- Exercise goal: Copy down all of the data underneath, exactly as shown.

>> Begin Supplied information

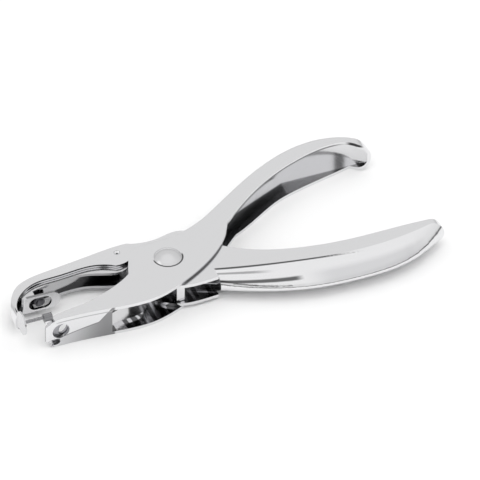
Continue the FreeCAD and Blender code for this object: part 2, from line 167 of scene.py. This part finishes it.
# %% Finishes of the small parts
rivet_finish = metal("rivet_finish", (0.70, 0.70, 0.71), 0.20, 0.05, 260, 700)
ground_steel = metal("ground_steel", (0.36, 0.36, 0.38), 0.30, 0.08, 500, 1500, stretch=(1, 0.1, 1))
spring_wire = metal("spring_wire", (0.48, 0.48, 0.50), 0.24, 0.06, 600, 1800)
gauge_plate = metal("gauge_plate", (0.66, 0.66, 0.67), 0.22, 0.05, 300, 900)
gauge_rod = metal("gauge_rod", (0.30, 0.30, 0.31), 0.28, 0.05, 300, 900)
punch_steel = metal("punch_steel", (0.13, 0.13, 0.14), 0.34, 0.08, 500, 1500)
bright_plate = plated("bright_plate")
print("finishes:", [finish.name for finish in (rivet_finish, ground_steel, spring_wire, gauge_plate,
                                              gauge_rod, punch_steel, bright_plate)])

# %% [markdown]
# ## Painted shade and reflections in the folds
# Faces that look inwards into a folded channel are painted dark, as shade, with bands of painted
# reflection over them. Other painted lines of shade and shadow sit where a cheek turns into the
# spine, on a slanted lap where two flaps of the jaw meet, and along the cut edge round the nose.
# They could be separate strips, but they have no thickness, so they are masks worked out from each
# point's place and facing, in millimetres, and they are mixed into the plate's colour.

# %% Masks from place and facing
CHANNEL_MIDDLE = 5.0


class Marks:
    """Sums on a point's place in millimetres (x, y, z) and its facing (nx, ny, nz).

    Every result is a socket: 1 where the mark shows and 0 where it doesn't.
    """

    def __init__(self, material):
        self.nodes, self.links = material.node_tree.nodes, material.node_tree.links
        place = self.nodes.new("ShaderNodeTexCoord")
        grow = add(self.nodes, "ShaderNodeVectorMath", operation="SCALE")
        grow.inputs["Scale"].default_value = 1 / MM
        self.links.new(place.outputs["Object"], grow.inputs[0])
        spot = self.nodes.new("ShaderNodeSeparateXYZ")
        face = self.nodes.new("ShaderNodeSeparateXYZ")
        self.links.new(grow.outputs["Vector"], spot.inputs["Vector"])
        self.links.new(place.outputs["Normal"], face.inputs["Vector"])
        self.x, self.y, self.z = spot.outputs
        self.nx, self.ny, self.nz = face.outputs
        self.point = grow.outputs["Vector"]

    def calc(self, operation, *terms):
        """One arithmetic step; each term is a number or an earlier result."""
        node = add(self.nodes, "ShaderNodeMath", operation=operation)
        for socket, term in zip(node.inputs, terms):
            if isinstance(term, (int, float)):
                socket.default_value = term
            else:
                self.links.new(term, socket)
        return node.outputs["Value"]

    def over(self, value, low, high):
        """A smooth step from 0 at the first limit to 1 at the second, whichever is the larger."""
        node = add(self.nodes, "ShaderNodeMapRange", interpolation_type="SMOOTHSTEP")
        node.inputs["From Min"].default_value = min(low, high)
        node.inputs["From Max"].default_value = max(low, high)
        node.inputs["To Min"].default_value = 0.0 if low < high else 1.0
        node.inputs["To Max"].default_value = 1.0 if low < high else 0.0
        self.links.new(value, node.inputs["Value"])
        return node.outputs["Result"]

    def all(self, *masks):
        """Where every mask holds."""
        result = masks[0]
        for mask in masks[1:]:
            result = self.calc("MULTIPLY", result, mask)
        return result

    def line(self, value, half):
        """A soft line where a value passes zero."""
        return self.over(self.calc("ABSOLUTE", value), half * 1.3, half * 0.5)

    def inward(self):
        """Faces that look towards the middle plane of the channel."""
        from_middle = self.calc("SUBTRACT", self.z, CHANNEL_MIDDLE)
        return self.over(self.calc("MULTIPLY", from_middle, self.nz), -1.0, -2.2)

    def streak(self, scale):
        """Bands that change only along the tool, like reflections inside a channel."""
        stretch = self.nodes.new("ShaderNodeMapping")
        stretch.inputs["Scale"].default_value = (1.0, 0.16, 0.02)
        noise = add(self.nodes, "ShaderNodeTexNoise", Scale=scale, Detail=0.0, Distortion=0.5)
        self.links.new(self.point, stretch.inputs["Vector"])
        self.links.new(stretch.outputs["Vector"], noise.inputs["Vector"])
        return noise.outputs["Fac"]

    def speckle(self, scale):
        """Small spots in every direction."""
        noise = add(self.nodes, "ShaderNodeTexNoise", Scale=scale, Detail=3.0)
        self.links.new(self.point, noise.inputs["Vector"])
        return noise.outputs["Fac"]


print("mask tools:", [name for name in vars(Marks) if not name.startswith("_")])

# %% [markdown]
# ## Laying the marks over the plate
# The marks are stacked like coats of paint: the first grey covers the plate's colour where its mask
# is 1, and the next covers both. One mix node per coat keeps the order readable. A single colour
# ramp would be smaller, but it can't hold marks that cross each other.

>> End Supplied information

- Task solution:
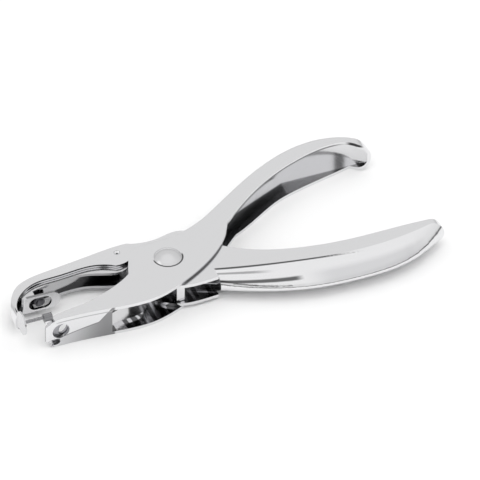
Continue the FreeCAD and Blender code for this object: part 2, from line 167 of scene.py. This part finishes it.
# %% Finishes of the small parts
rivet_finish = metal("rivet_finish", (0.70, 0.70, 0.71), 0.20, 0.05, 260, 700)
ground_steel = metal("ground_steel", (0.36, 0.36, 0.38), 0.30, 0.08, 500, 1500, stretch=(1, 0.1, 1))
spring_wire = metal("spring_wire", (0.48, 0.48, 0.50), 0.24, 0.06, 600, 1800)
gauge_plate = metal("gauge_plate", (0.66, 0.66, 0.67), 0.22, 0.05, 300, 900)
gauge_rod = metal("gauge_rod", (0.30, 0.30, 0.31), 0.28, 0.05, 300, 900)
punch_steel = metal("punch_steel", (0.13, 0.13, 0.14), 0.34, 0.08, 500, 1500)
bright_plate = plated("bright_plate")
print("finishes:", [finish.name for finish in (rivet_finish, ground_steel, spring_wire, gauge_plate,
                                              gauge_rod, punch_steel, bright_plate)])

# %% [markdown]
# ## Painted shade and reflections in the folds
# Faces that look inwards into a folded channel are painted dark, as shade, with bands of painted
# reflection over them. Other painted lines of shade and shadow sit where a cheek turns into the
# spine, on a slanted lap where two flaps of the jaw meet, and along the cut edge round the nose.
# They could be separate strips, but they have no thickness, so they are masks worked out from each
# point's place and facing, in millimetres, and they are mixed into the plate's colour.

# %% Masks from place and facing
CHANNEL_MIDDLE = 5.0


class Marks:
    """Sums on a point's place in millimetres (x, y, z) and its facing (nx, ny, nz).

    Every result is a socket: 1 where the mark shows and 0 where it doesn't.
    """

    def __init__(self, material):
        self.nodes, self.links = material.node_tree.nodes, material.node_tree.links
        place = self.nodes.new("ShaderNodeTexCoord")
        grow = add(self.nodes, "ShaderNodeVectorMath", operation="SCALE")
        grow.inputs["Scale"].default_value = 1 / MM
        self.links.new(place.outputs["Object"], grow.inputs[0])
        spot = self.nodes.new("ShaderNodeSeparateXYZ")
        face = self.nodes.new("ShaderNodeSeparateXYZ")
        self.links.new(grow.outputs["Vector"], spot.inputs["Vector"])
        self.links.new(place.outputs["Normal"], face.inputs["Vector"])
        self.x, self.y, self.z = spot.outputs
        self.nx, self.ny, self.nz = face.outputs
        self.point = grow.outputs["Vector"]

    def calc(self, operation, *terms):
        """One arithmetic step; each term is a number or an earlier result."""
        node = add(self.nodes, "ShaderNodeMath", operation=operation)
        for socket, term in zip(node.inputs, terms):
            if isinstance(term, (int, float)):
                socket.default_value = term
            else:
                self.links.new(term, socket)
        return node.outputs["Value"]

    def over(self, value, low, high):
        """A smooth step from 0 at the first limit to 1 at the second, whichever is the larger."""
        node = add(self.nodes, "ShaderNodeMapRange", interpolation_type="SMOOTHSTEP")
        node.inputs["From Min"].default_value = min(low, high)
        node.inputs["From Max"].default_value = max(low, high)
        node.inputs["To Min"].default_value = 0.0 if low < high else 1.0
        node.inputs["To Max"].default_value = 1.0 if low < high else 0.0
        self.links.new(value, node.inputs["Value"])
        return node.outputs["Result"]

    def all(self, *masks):
        """Where every mask holds."""
        result = masks[0]
        for mask in masks[1:]:
            result = self.calc("MULTIPLY", result, mask)
        return result

    def line(self, value, half):
        """A soft line where a value passes zero."""
        return self.over(self.calc("ABSOLUTE", value), half * 1.3, half * 0.5)

    def inward(self):
        """Faces that look towards the middle plane of the channel."""
        from_middle = self.calc("SUBTRACT", self.z, CHANNEL_MIDDLE)
        return self.over(self.calc("MULTIPLY", from_middle, self.nz), -1.0, -2.2)

    def streak(self, scale):
        """Bands that change only along the tool, like reflections inside a channel."""
        stretch = self.nodes.new("ShaderNodeMapping")
        stretch.inputs["Scale"].default_value = (1.0, 0.16, 0.02)
        noise = add(self.nodes, "ShaderNodeTexNoise", Scale=scale, Detail=0.0, Distortion=0.5)
        self.links.new(self.point, stretch.inputs["Vector"])
        self.links.new(stretch.outputs["Vector"], noise.inputs["Vector"])
        return noise.outputs["Fac"]

    def speckle(self, scale):
        """Small spots in every direction."""
        noise = add(self.nodes, "ShaderNodeTexNoise", Scale=scale, Detail=3.0)
        self.links.new(self.point, noise.inputs["Vector"])
        return noise.outputs["Fac"]


print("mask tools:", [name for name in vars(Marks) if not name.startswith("_")])

# %% [markdown]
# ## Laying the marks over the plate
# The marks are stacked like coats of paint: the first grey covers the plate's colour where its mask
# is 1, and the next covers both. One mix node per coat keeps the order readable. A single colour
# ramp would be smaller, but it can't hold marks that cross each other.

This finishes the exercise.